• JOB
Only the lines from the start of the data through the one containing "22.23 mm bore." belong in your answer; return them exactly.

Start of AVAILABLE DATA

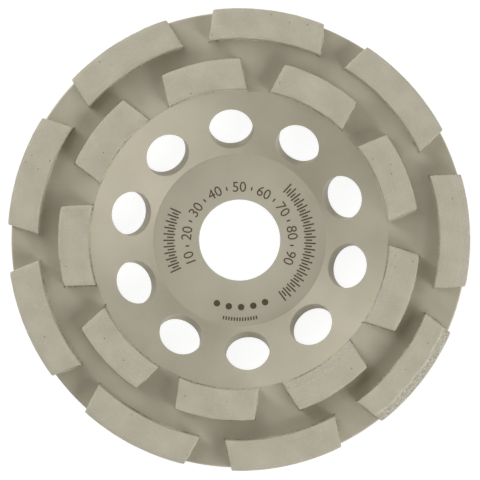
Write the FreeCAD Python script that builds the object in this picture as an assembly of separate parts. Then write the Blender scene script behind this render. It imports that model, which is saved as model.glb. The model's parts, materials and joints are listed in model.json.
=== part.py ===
"""Double-row diamond cup wheel for an angle grinder, 125 mm across with a 22.23 mm bore.

A steel cup is pressed from one sheet, with a flat hub, a cone that flares up from it and a flat
rim, and its front is then turned, which leaves crisp edges there and the press's rounds behind.
Round vents are punched square to the cone. Two rows of curved diamond segments are brazed onto
the front of the rim, and each segment of the inner row stands behind a gap of the outer row.
Origin: centre of the bore, on the back face of the hub. +Z points to the grinding face.
+X runs through the middle of the first outer segment. All lengths are in millimetres.
"""
import FreeCAD, Part
import math
import os

# Pressed steel cup
BORE_DIAMETER = 22.23
SHEET_THICKNESS = 3.0
CONE_ANGLE = 32.0
PRESSED_HUB_RADIUS = 3.0
PRESSED_SHOULDER_RADIUS = 1.5
RIM_CHAMFER = 0.4
RIM_SETBACK = 0.75
SHOULDER_LEDGE = 0.3

# Vents, with the width of cone left on each side of them
VENT_COUNT = 10
VENT_DIAMETER = 12.0
LAND_INSIDE_VENTS = 1.5
LAND_OUTSIDE_VENTS = 4.9

# Diamond segments
WHEEL_DIAMETER = 125.0
SEGMENT_COUNT = 9
SEGMENT_WIDTH = 8.3
SEGMENT_HEIGHT = 5.0
SEGMENT_CHAMFER = 0.3
OUTER_SEGMENT_LENGTH = 30.4
INNER_SEGMENT_LENGTH = 21.8
CHANNEL_WIDTH = 5.3

# Radii of the two rows, counted inwards from the outside of the wheel
outer_row_radius = WHEEL_DIAMETER / 2
inner_row_radius = outer_row_radius - SEGMENT_WIDTH - CHANNEL_WIDTH
segments_end_radius = inner_row_radius - SEGMENT_WIDTH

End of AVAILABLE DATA

• COMPLETE ANSWER
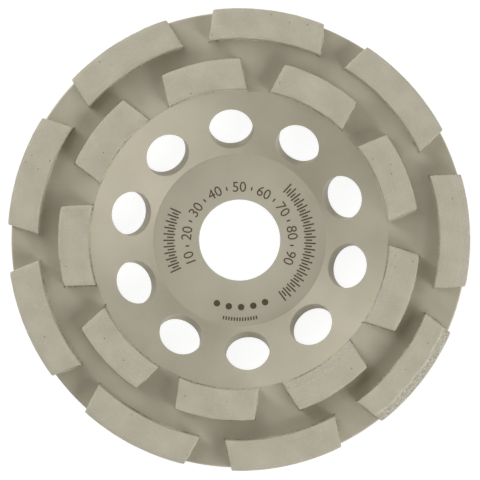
Write the FreeCAD Python script that builds the object in this picture as an assembly of separate parts. Then write the Blender scene script behind this render. It imports that model, which is saved as model.glb. The model's parts, materials and joints are listed in model.json.
=== part.py ===
"""Double-row diamond cup wheel for an angle grinder, 125 mm across with a 22.23 mm bore.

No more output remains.